Israeli analysts say there are no easy answers.

“When somebody is standing with a knife, whether a man or woman, and threatens to stab you and your assumption is they intend to kill you, you want to protect yourself,” said Michael Herzog, a retired brigadier general and Israel-based fellow of the Washington Institute for Near East Policy.

Kershner went to a notoriously anti-Israel "human rights group" for confirmation:

Amnesty International, which has accused Israel of using excessive force, said that killing “appears to have been an extrajudicial execution.”

....

Video of the shooting and wounding of an Arab Israeli woman wielding a knife at a bus station in the northern Israeli town of Afula has also raised doubts about the threat she posed.

....

And like many Palestinians who are skeptical of Israeli police accounts, relatives of Mr. Khateeb, the suspect from Lion’s Gate, said they found it hard to believe he had done any harm.
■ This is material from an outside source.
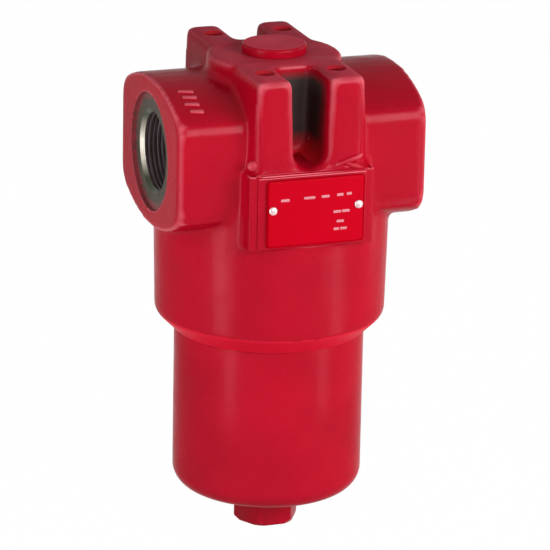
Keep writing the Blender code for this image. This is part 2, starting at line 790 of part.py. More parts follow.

As Palestinian teens continued to attack Jews with knives, causing panic among the populace, the reports became slightly more in line with reality, with Kershner and Jerusalem Bureau Chief Jodi Rudoren writing Wednesday under the headline "Attacks by Palestinians Kill 3 Israelis and Wound More Than 20." But the large accompanying photo showing only a dead Palestinian being removed from a bus "where an attack took place." The photo caption failed to clarify that it was an attack on Israelis.

And Thursday's Times included a large photo from a funeral of an Israeli murder victim and two others from scenes of attacks on Jews. But even that story, also co-written by Kershner and Rudoren, devolved into a list of Palestinian grievances, as shown in the headline, which ignored the continuing killing of Israelis in favor of faulting the Israeli government's attempts at self-defense: "Clampdown Turns Jerusalem Grim and More Polarized." The jump also included a photo of a Palestinian killed by Israeli troops with an even more finger-pointing headline: "Clampdown by Israel Leaves Jerusalem Even More Polarized."

Alex Griswold at Mediaite rounded-up similar bias from other newspapers.